Cláusula de avaliação e revisão anual obrigatória, com indicadores de impacto
distributivo, participação social e transparência ativa por distrito.
É preciso ir a luta contra essa medida
Conclui-se que as medidas anunciadas, tal como
estruturadas, são materialmente insuficientes para neutralizar a carga
tributária adicional decorrente da atualização da PGV em territórios de baixa
capacidade contributiva. As faixas de isenção não refletem os valores venais
correntes; as travas anuais de 10 por cento para imóveis residenciais e 12 por
cento para não residenciais permanecem elevadas quando confrontadas com a renda
disponível nas periferias e com a inflação de serviços essenciais; a isenção
restrita às ZEIS, com horizonte até 2030, revela escopo territorial e temporal
limitados; inexiste focalização robusta por renda e vulnerabilidade; não há
transição plurianual escalonada para amortecer saltos de valor venal; faltam
cláusulas de revisão obrigatória com métricas de impacto distributivo;
ignora-se o efeito regressivo sobre pequenos negócios periféricos; e
projeta-se, como consequência, o incremento de inadimplência e litigiosidade
sem instrumentos permanentes de diferimento e renegociação.

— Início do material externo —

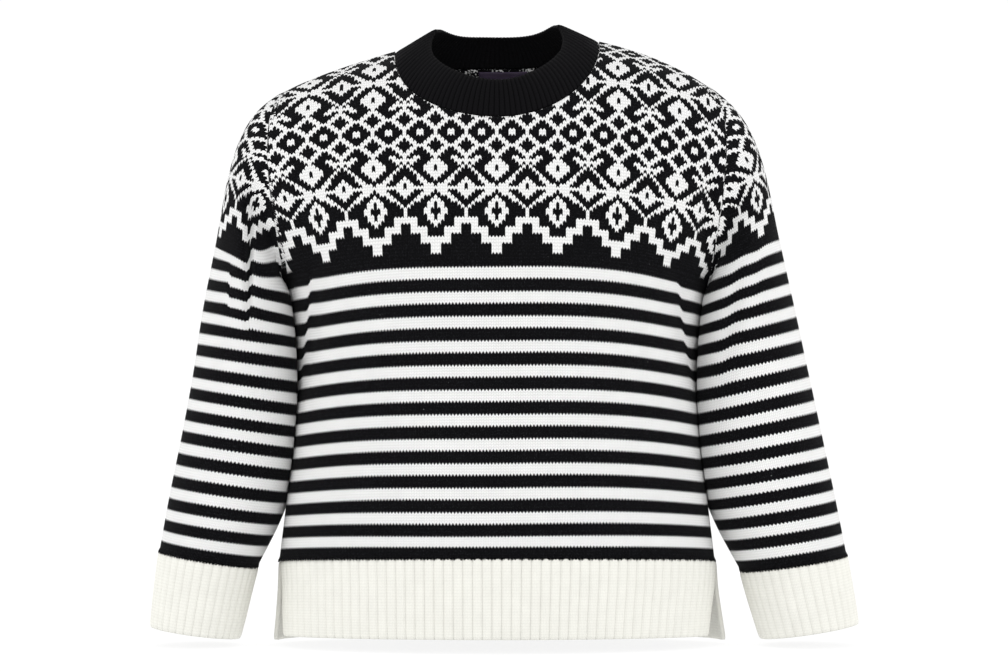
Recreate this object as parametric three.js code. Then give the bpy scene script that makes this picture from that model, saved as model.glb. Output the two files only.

Impõe-se, portanto, correção normativa imediata:
elevação e indexação social das isenções; redução das travas anuais em áreas
vulneráveis, com conjugação de teto percentual e teto nominal em reais;
transição plurianual onde o salto venal superar a mediana; extensão de isenções
a imóveis de interesse social fora de ZEIS mediante critérios objetivos de
renda; regime diferenciado para micro e pequenos estabelecimentos em
periferias; programa permanente de parcelamento com preservação do desconto por
pontualidade; e avaliação anual obrigatória, com participação social e
transparência por distrito. Em síntese, a conformidade do IPTU aos princípios
da capacidade contributiva, da progressividade e da vedação ao confisco exige
contrapartidas calibradas por renda, território e vulnerabilidade, com travas
mais restritivas, isenções ampliadas, transição prudencial e revisão periódica
baseada em evidências, de modo a evitar a intensificação das desigualdades
urbanas e a resguardar o mínimo existencial tributário.